Publisher and Institutional Repository Usage Statistics (PIRUS 2)

Yesterday I attended a seminar – Counting Individual Article Usage – which reported on the results of the JISC funded PIRUS 2 Project.

It was a full day, with many interesting speakers. In the morning the talks focused on the project itself, while afternoon talks covered the bigger picture.

All About PIRUS 2

  • Hazel Woodward started things off by setting the stage and providing us with the aims and objectives of the PIRUS 2 project. These can be found here. Basically they were looking at the viability of creating a system that can bring together usage (download) data, at an article level, from publishers and repositories, in a standardised format.
  • Peter Shepherd from COUNTER then gave a review of the organisational, economic, and political issues involved with the project. Cost allocation hasn’t been explored fully, but currently publishers would be expected to carry the brunt of the costs with repositories also contributing. Politically, there are still a lot of issues that remain (one being whether publishers and repositories are actually willing to provide their own data, and willing to pay for such a service).
  • Paul Needham then took us through the technical side, and showed us that, yes, it is technically feasible to collect, consolidate, and standardise “download event” usage data from a number of different providers.
  • Ed Pentz from CrossRef then talked about the importance (and relevance to PIRUS) of DOIs, and also described ORCID (Open Researcher and Contributor ID).
  • Paul Smith from ABCe spoke about their possible role as auditor for PIRUS.

The bigger picture

  • Mark Patterson from PLoS, then gave an interesting talk, describing some of the new alternative impact metrics (some that PLoS now provides). He cited people such as Jason Priem (see alt-metrics: a manifesto) and commented that changing the focus from Journal to article, would change the publication process.
  • Gregg Gordon from SSRN also spoke of alternative methods to measure usage, and also noted the importance of context when thinking about usage.
  • Daniel Beuke from OA Statistik then gave a review of their project (very similar to PIRUS) set in Germany. It would be interesting to see how these two teams could work together. These projects (along with SURE) have worked together under the Knowledge Exchange’s Open Access Usage Statistics work (see here for their work on International interoperability guidelines).
  • Ross MacIntyre then spoke about the Journal Usage Statistics Portal, another JISC supported project
  • Paul Needham then gave us a demonstration of the functioning PIRUS database and we closed the day with a panel discussion.

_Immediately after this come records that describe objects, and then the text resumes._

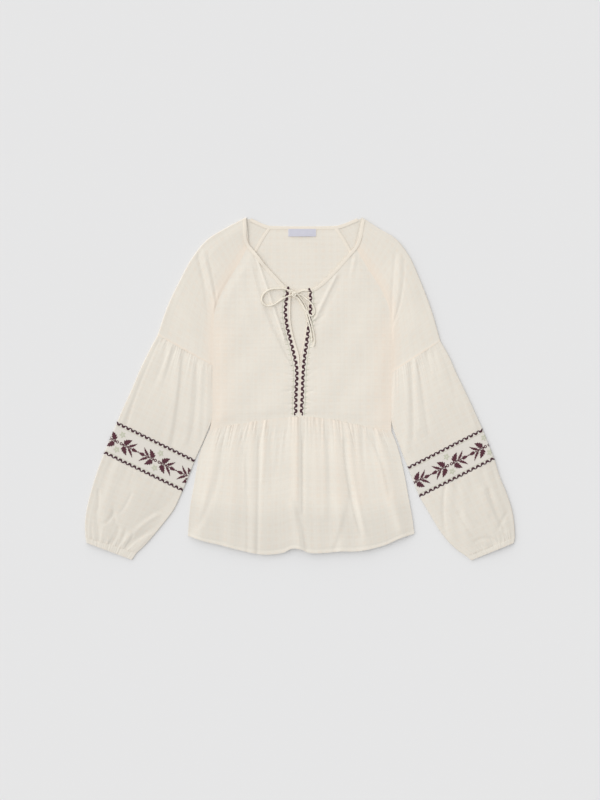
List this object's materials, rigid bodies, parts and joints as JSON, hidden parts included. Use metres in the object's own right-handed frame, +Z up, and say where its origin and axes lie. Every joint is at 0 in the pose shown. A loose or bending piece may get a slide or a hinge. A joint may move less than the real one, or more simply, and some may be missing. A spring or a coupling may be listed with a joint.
{
  "type": "embroidered folk blouse laid flat",
  "caption": "Light cotton folk blouse laid flat: raglan shoulders, embroidered bands in full gathered sleeves, keyhole neck with a thin tie, gathered peplum.",
  "frame": {"origin": "middle of the blouse's outline on the surface that it lies on", "axes": "+X to the right of the picture, which is the wearer's left; +Y from the hem to the neck; +Z up from the surface, out of the front"},
  "size_m": [0.806, 0.6427, 0.009],
  "materials": {
    "cotton_gauze": "soft cream cotton gauze with a faint slub, matte",
    "band_cloth": "crisper off-white cotton with burgundy and pale sage embroidery, matte",
    "bias_trim": "narrow cream bias binding of the same cotton, matte",
    "rouleau": "thin cream rouleau cord of the same cotton, matte",
    "label_weave": "plain pale woven tab, blank"
  },
  "bodies": {
    "root": {"back_bodice": "cotton_gauze", "front_left": "cotton_gauze", "front_right": "cotton_gauze", "raglan_left": "cotton_gauze", "raglan_right": "cotton_gauze", "sleeve_left": "cotton_gauze", "sleeve_right": "cotton_gauze", "lower_sleeve_left": "cotton_gauze", "lower_sleeve_right": "cotton_gauze", "cuff_left": "cotton_gauze", "cuff_right": "cotton_gauze", "peplum_front": "cotton_gauze", "peplum_back": "cotton_gauze", "band_left": "band_cloth", "band_right": "band_cloth", "binding_back": "bias_trim", "binding_left": "bias_trim", "binding_right": "bias_trim", "label": "label_weave", "tie_run_left": "rouleau", "tie_run_right": "rouleau", "tie_loop_left": "rouleau", "tie_loop_right": "rouleau", "tie_tail_long": "rouleau", "tie_tail_short": "rouleau", "tie_knot": "rouleau"}
  },
  "joints": []
}
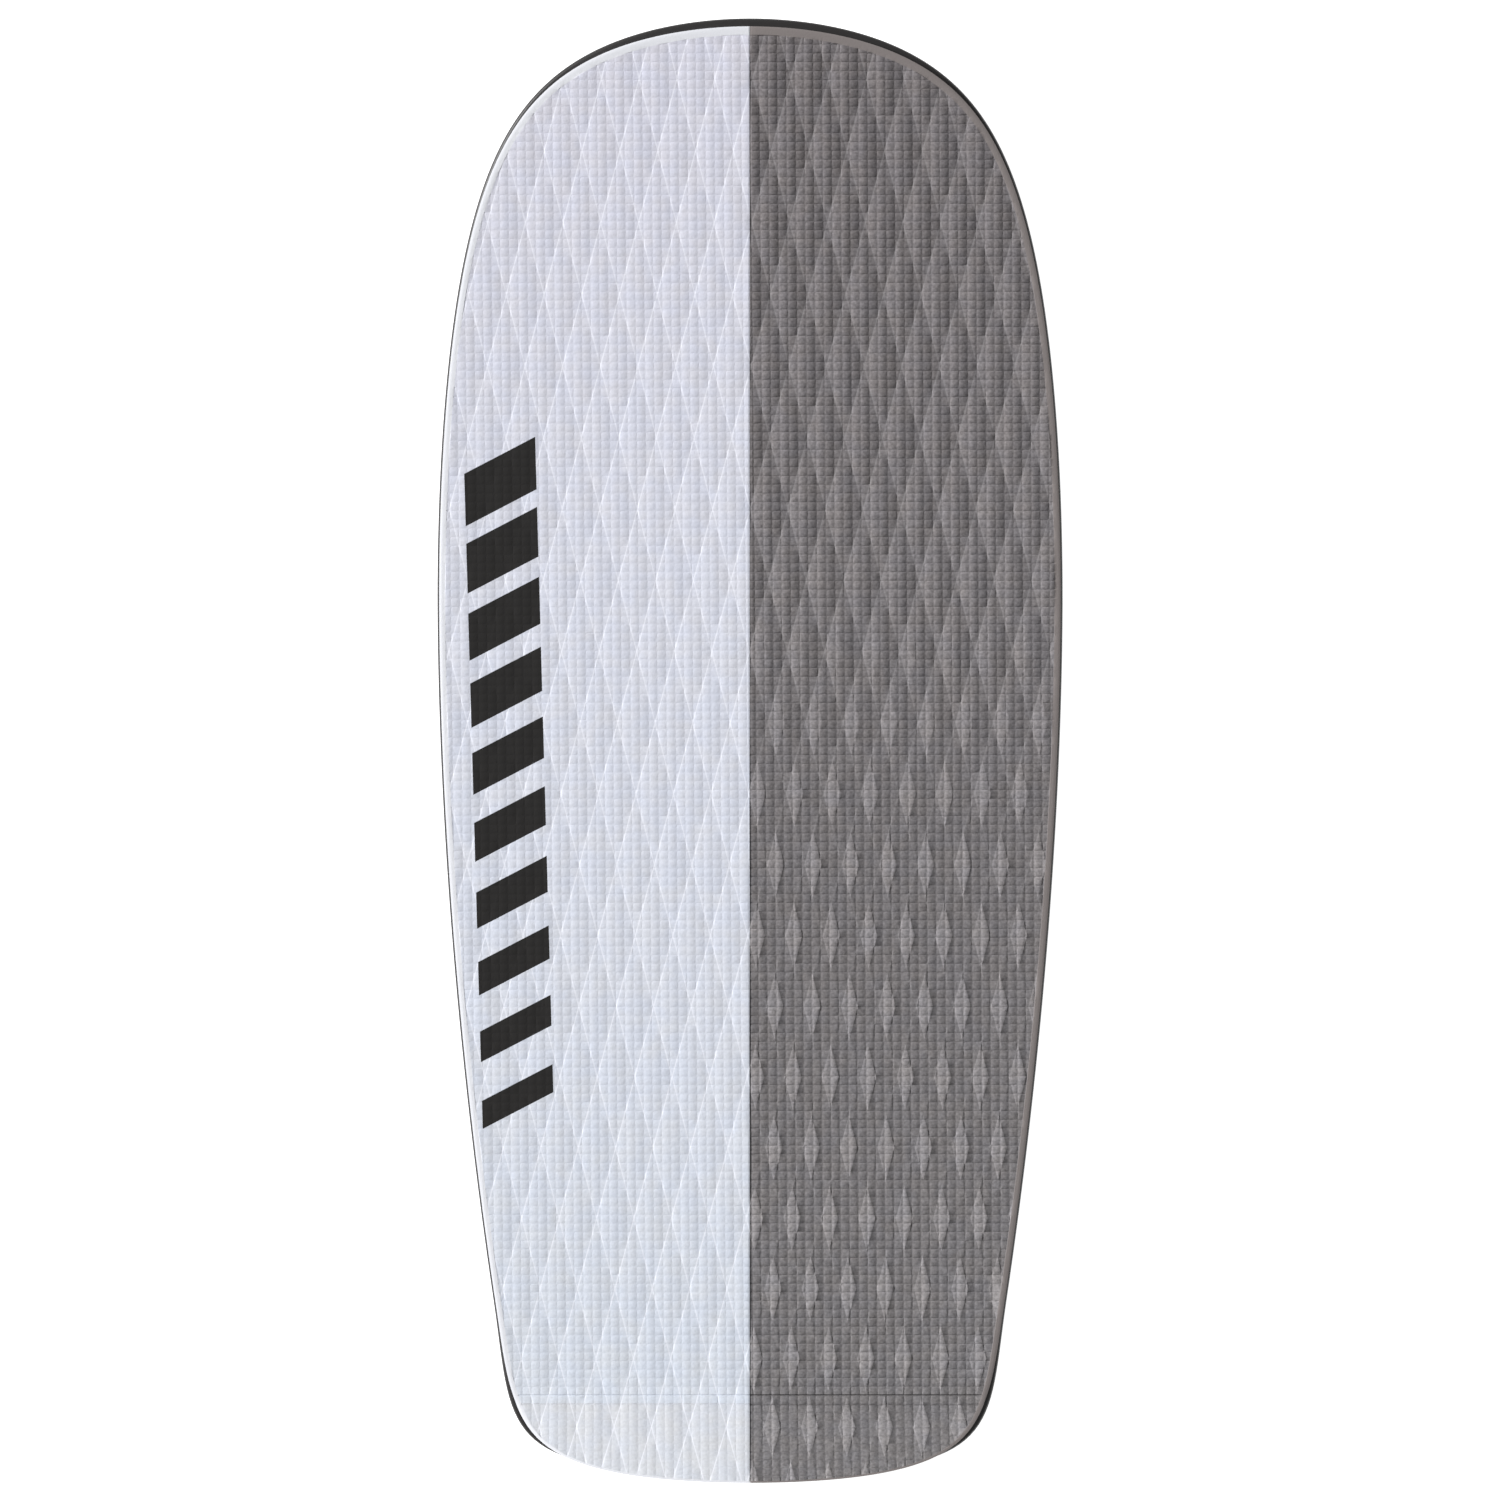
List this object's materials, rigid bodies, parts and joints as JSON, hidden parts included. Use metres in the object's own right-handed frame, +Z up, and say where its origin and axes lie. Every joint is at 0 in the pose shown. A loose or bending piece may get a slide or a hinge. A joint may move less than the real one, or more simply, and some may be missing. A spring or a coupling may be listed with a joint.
{
  "type": "hydrofoil board",
  "caption": "Short hydrofoil board with a two-tone grooved full deck pad, kicked tail, black laminated hull, sliding nuts in foil tracks and a screw vent in its flat bottom.",
  "frame": {"origin": "middle of the foil seat on the flat bottom, between the two foil tracks, where the mast's top plate bolts on", "axes": "+Z up out of the standing deck, +Y along the board to its nose, +X to the rider's right when facing the nose (the dark half)"},
  "size_m": [0.48, 1.12, 0.086],
  "materials": {
    "pad_light": "matte",
    "pad_dark": "matte",
    "laminate_black": "satin",
    "sandwich_foam": "matte",
    "white_foam": "matte",
    "dense_foam": "matte",
    "black_nylon": "satin",
    "stainless": "satin",
    "brass": "satin",
    "seal_rubber": "matte",
    "membrane_white": "matte"
  },
  "bodies": {
    "board": {"deck_pad_left": "pad_light", "deck_pad_right": "pad_dark", "kick_wedge": "pad_dark", "deck_shell": "laminate_black", "bottom_shell": "laminate_black", "deck_sandwich_sheet": "sandwich_foam", "bottom_sandwich_sheet": "sandwich_foam", "foam_core": "white_foam", "track_block_left": "dense_foam", "track_block_right": "dense_foam", "foil_track_left": "black_nylon", "foil_track_right": "black_nylon", "vent_insert": "brass"},
    "nut_front_left": {"track_nut_front_left": "stainless"},
    "nut_front_right": {"track_nut_front_right": "stainless"},
    "nut_rear_left": {"track_nut_rear_left": "stainless"},
    "nut_rear_right": {"track_nut_rear_right": "stainless"},
    "vent_ring": {"vent_seal_ring": "seal_rubber"},
    "vent_screw": {"vent_plug": "black_nylon", "vent_membrane": "membrane_white", "membrane_retainer": "black_nylon"}
  },
  "joints": [
    {"name": "front_left_nut_slide", "type": "slide", "parent": "board", "child": "nut_front_left", "axis": [0, 1, 0], "range_m": [-0.069, 0.0135]},
    {"name": "front_right_nut_slide", "type": "slide", "parent": "board", "child": "nut_front_right", "axis": [0, 1, 0], "range_m": [-0.069, 0.0135]},
    {"name": "rear_left_nut_slide", "type": "slide", "parent": "board", "child": "nut_rear_left", "axis": [0, 1, 0], "range_m": [-0.0135, 0.069]},
    {"name": "rear_right_nut_slide", "type": "slide", "parent": "board", "child": "nut_rear_right", "axis": [0, 1, 0], "range_m": [-0.0135, 0.069]},
    {"name": "vent_travel", "type": "slide", "parent": "board", "child": "vent_ring", "axis": [0, 0, -1], "range_m": [0, 0.0075]},
    {"name": "vent_turn", "type": "hinge", "parent": "vent_ring", "child": "vent_screw", "pos_m": [0, 0.18, 0], "axis": [0, 0, -1], "range_deg": [0, 2160]}
  ],
  "couplings": [
    {"joint": "vent_turn", "follows": "vent_travel", "rad_per_m": 5026.5}
  ]
}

Unfortunately, I felt not enough emphasis was placed on demonstrating the usefulness of PIRUS 2 and the data that it could potentially generate. The political side of the discussion would also have been very interesting to delve into further.

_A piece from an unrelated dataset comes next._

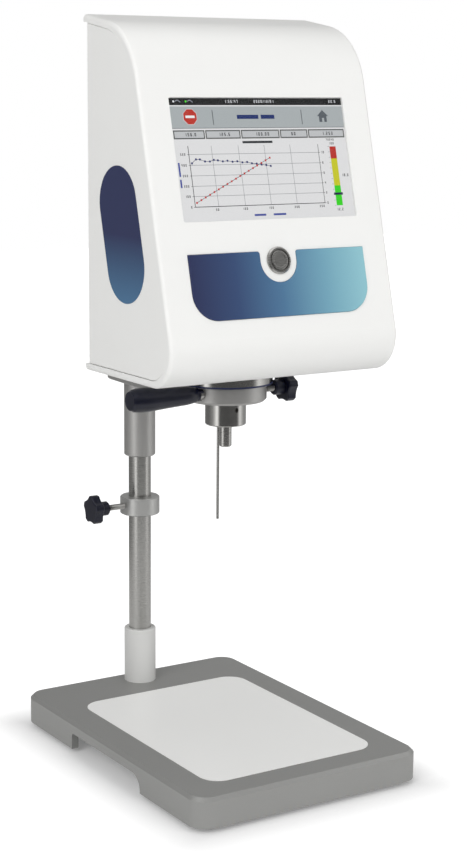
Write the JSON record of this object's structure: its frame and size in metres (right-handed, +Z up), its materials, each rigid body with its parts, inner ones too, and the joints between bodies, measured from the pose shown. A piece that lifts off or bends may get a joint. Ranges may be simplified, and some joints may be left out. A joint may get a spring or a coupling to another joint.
{
  "type": "rotational viscometer",
  "caption": "Benchtop rotational viscometer: sloping white head with touch display on a height-adjustable arm over a flat sample base.",
  "frame": {"origin": "on the table under the middle of the object's outline", "axes": "+X across the width to the right seen from the front, +Y to the back, +Z up along the column"},
  "size_m": [0.2, 0.2874, 0.5765],
  "materials": {
    "base_paint": "fine textured grey paint",
    "inlay": "smooth satin white",
    "rubber": "black",
    "steel": "turned and brushed",
    "white_sleeve": "satin white",
    "collar_metal": "satin",
    "knob": "dark blue, slightly glossy",
    "brass": "turned",
    "arm_metal": "satin grey",
    "gasket": "dark blue",
    "housing": "warm white, low gloss",
    "blue_inlay": "blue gradient",
    "glass": "clear",
    "screen": "lit display",
    "frame_metal": "folded sheet",
    "board": "green circuit board",
    "black_plastic": "black",
    "motor_metal": "satin"
  },
  "bodies": {
    "base": {"base_casting": "base_paint", "base_inlay": "inlay", "base_feet": "rubber", "foot_screws": "steel", "column": "steel", "column_socket": "white_sleeve", "column_bolt": "steel"},
    "collar": {"stop_collar": "collar_metal"},
    "collar_pad_body": {"collar_pad": "brass"},
    "collar_knob_body": {"collar_stud": "steel", "collar_knob": "knob"},
    "guide": {"guide_bushes": "brass"},
    "arm": {"carrier_sleeve": "arm_metal", "carrier_arm": "arm_metal", "lift_handle": "knob", "handle_stud": "steel"},
    "height_pad_body": {"height_lock_pad": "brass"},
    "height_knob_body": {"height_lock_stud": "steel", "height_lock_knob": "knob"},
    "plug_body": {"head_lock_plug": "brass"},
    "plug_knob_body": {"head_lock_stud": "steel", "head_lock_knob": "knob"},
    "drive": {"motor_shaft": "steel", "drive_hub": "collar_metal"},
    "spindle": {"spindle_shaft": "steel", "spindle_coupling": "steel", "coupling_screw": "steel", "torsion_wire": "steel", "encoder_disc": "frame_metal"},
    "button": {"button_cap": "steel"},
    "rocker": {"power_rocker": "black_plastic"},
    "head": {"flange_gasket": "gasket", "head_flange": "steel", "flange_screws": "steel", "bearings": "steel", "encoder_reader": "black_plastic", "motor_plate": "collar_metal", "motor": "motor_metal", "motor_pillars": "collar_metal", "probe": "steel", "probe_gland": "steel", "head_shell": "housing", "left_cheek": "housing", "right_cheek": "housing", "left_cheek_inlay": "blue_inlay", "display_glass": "glass", "display_panel": "screen", "display_frame": "frame_metal", "front_plate": "blue_inlay", "button_bezel": "steel", "button_nut": "steel", "button_switch": "black_plastic", "chassis_plate": "collar_metal", "back_panel": "collar_metal", "panel_screws": "steel", "main_board": "board", "board_pillars": "steel", "power_inlet": "black_plastic", "power_switch_body": "black_plastic", "data_sockets": "frame_metal"}
  },
  "joints": [
    {"name": "stop_collar_slide", "type": "slide", "parent": "base", "child": "collar", "axis": [0, 0, 1], "range_m": [-0.098, 0.033]},
    {"name": "collar_pad_slide", "type": "slide", "parent": "collar", "child": "collar_pad_body", "axis": [-1, 0, 0], "range_m": [0, 0.0016]},
    {"name": "collar_knob_turn", "type": "hinge", "parent": "collar_pad_body", "child": "collar_knob_body", "pos_m": [-0.04, 0.1172, 0.17995], "axis": [-1, 0, 0], "range_deg": [0, 720]},
    {"name": "carrier_lift", "type": "slide", "parent": "base", "child": "guide", "axis": [0, 0, 1], "range_m": [-0.033, 0.21]},
    {"name": "carrier_turn", "type": "hinge", "parent": "guide", "child": "arm", "pos_m": [0, 0.1172, 0.257], "axis": [0, 0, 1], "range_deg": [-90, 90]},
    {"name": "height_pad_slide", "type": "slide", "parent": "arm", "child": "height_pad_body", "axis": [1, 0, 0], "range_m": [0, 0.0016]},
    {"name": "height_knob_turn", "type": "hinge", "parent": "height_pad_body", "child": "height_knob_body", "pos_m": [0.04, 0.1172, 0.2972], "axis": [1, 0, 0], "range_deg": [0, 720]},
    {"name": "head_plug_slide", "type": "slide", "parent": "arm", "child": "plug_body", "axis": [1, 0, 0], "range_m": [0, 0.0015]},
    {"name": "head_knob_turn", "type": "hinge", "parent": "plug_body", "child": "plug_knob_body", "pos_m": [0.04, -0.0287, 0.2973], "axis": [1, 0, 0], "range_deg": [0, 540]},
    {"name": "head_turn", "type": "hinge", "parent": "arm", "child": "head", "pos_m": [0, -0.0167, 0.307], "axis": [0, 0, 1], "range_deg": [-90, 90]},
    {"name": "motor_turn", "type": "hinge", "parent": "head", "child": "drive", "pos_m": [0, -0.0167, 0.401], "axis": [0, 0, 1], "continuous": true},
    {"name": "spindle_twist", "type": "hinge", "parent": "drive", "child": "spindle", "pos_m": [0, -0.0167, 0.327], "axis": [0, 0, 1], "range_deg": [-20, 20], "stiffness_Nm_per_rad": 0.086},
    {"name": "start_button", "type": "slide", "parent": "head", "child": "button", "axis": [0, 0.9682, -0.2502], "range_m": [0, 0.0012], "stiffness_N_per_m": 1200, "springref_m": -0.0015},
    {"name": "power_rocker_tilt", "type": "hinge", "parent": "head", "child": "rocker", "pos_m": [0.022, 0.0153, 0.34], "axis": [1, 0, 0], "range_deg": [0, 16]}
  ],
  "couplings": [
    {"joint": "collar_knob_turn", "follows": "collar_pad_slide", "rad_per_m": 7854},
    {"joint": "height_knob_turn", "follows": "height_pad_slide", "rad_per_m": 7854},
    {"joint": "head_knob_turn", "follows": "head_plug_slide", "rad_per_m": 6283.2}
  ]
}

Interesting things that kept popping up:

  • The importance of standardisation of author and research names (ORCID)
  • The need for metadata description standard (e.g. whether the paper is peer reviewed)
  • And the need for all publishers to use DOIs

Some of the questions I’m still thinking about:

  • Are publishers really willing to share this data?
  • What can a publisher really gain from this type of collation of usage data? And a repository?
  • To make it most useful everyone would need to contribute (and have access?) What would be the competitive advantage to having access to this data if everyone has access?
  • We now know it is technically feasible, but is it economically and politically feasible?
  • Are we ready to place value on these alternative metrics of usage (i.e. not Journal Impact Factor)? Who says we are ready? Are institutions ready? Will this usage data count as impact in the REF?
  • What about other places people put articles – personal web pages, institutional web pages, etc. – could this data be included?
  • What about including data from the downloads of briefing papers, working papers, and preprints? Doesn’t usage of these also signify impact?

Springer’s Realtime

It seems that traditional publishers may finally be beginning to catch up with the capabilities of the internet, and actually collecting and sharing metrics for the journals and articles they publish.

Springer has recently released Realtime, which aggregates download data from Springer journal articles and book chapters and displays them with pretty pictures (graphs, tag clouds, maps, and icons).

You can look up download data by journal (I looked up Analytical and Bioanalytical Chemistry) and it will show a graph of the number of downloads from the journal over time (up to 90 days). It also lists the most downloaded articles from the journal (with number of downloads displayed), and if you sit on the page for a while (a short while in the case of this journal) you will see which article was most recently downloaded (this is the “Realtime” part). They also display tag clouds of the most frequently used keywords of the most recently downloaded articles, a feed of the latest items downloaded, and an icon display that shows downloads as they happen.

Springer states that,

[t]he goal of this service is to provide the scientific community with valuable information about how the literature is being used “right now”.

Some of this information is definitely valuable (download counts for articles), and some of it is merely fun and pretty (the icon display). The real question is will they be providing download counts for individual articles on an ongoing / long-term basis? Currently you can only look back 90 days, and you can’t search for individual articles…you can only see download counts for your article (or a particular article) if it happens to be one of the most downloaded.  So for this to actually be useful to authors and the institutions they come from, Springer will have to give us a little more, but it is a step in the right direction.